I know the terms fugue, cantata, symphony, chorale, I can even look up the definitions, but I have not studied the forms. I can not listen to the first few minutes of music and know which themes will come back. I felt the beauty of the music, but I missed so much nuance. Without advance preparation, I did not understand the stories of the pieces. All I was left with is knowing I’d been in the presence of something remarkable, but not being able to explain what or why. I know the violin soloist was virtuoso, particularly for one so young, but I did not have the appreciation of my friend who grew up with music and played the violin as a girl.

We talked about music on the way home. My friend feels music inside and doesn’t need it to have words. I appreciate music most when it exists in support of stories, whether those stories be in dance, song, or acting. I learned songs at an alarming rate during my growing years. I loved the blending of sound and story to create something lovely. Music without story is more difficult for me to comprehend and appreciate. This is not something I knew about myself until tonight.

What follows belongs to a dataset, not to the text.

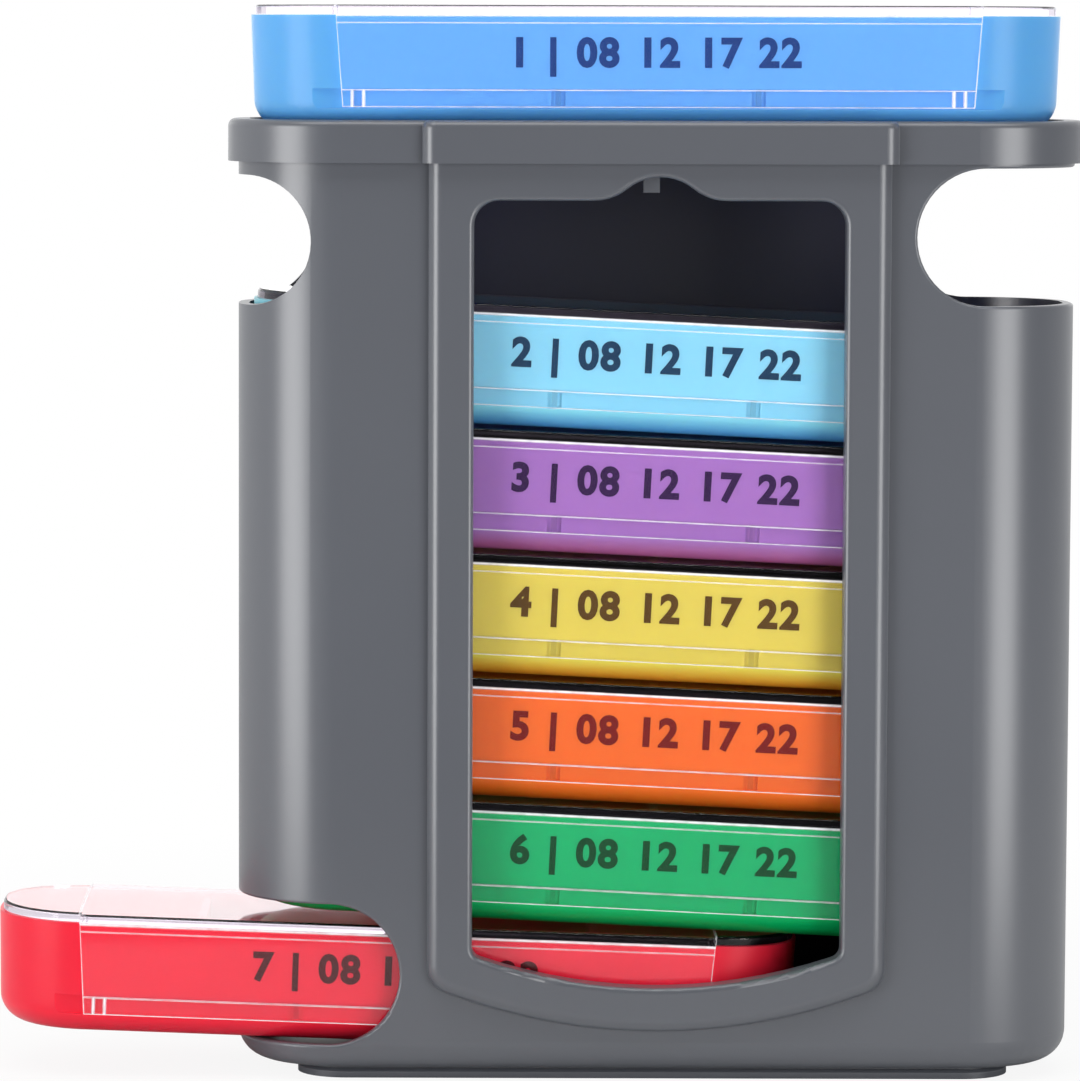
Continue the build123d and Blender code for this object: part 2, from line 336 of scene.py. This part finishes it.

All the kids were still awake when I arrived home, but they vanished into sleep soon after. I got to sit in the kitchen and tell my visiting sister about the fun time I had with my friend. The concert was scheduled long before I knew my sister would be in town this weekend. Also there were brownies. I always recommend coming home to a plate of brownies after a concert.

The dangerous thing about going to a concert is that now I want to go to many more of them. I want to see live performances, dance, plays. I shall have to pick and choose, the tickets are not cheap. I also want to make another trip to Temple Square. Gleek has been really wanting to see the Christmas lights. I should learn how to ride the Trax train and make a day of going to see Temple Square with her. She would love it. There is a special feel the moment I enter.

It is now long past late and headed toward early, but I did not want to let my concert thoughts escape me. I know they will synthesize and change during sleep. This is good, perhaps tomorrow I’ll have even more things to say about the lovely evening I just had.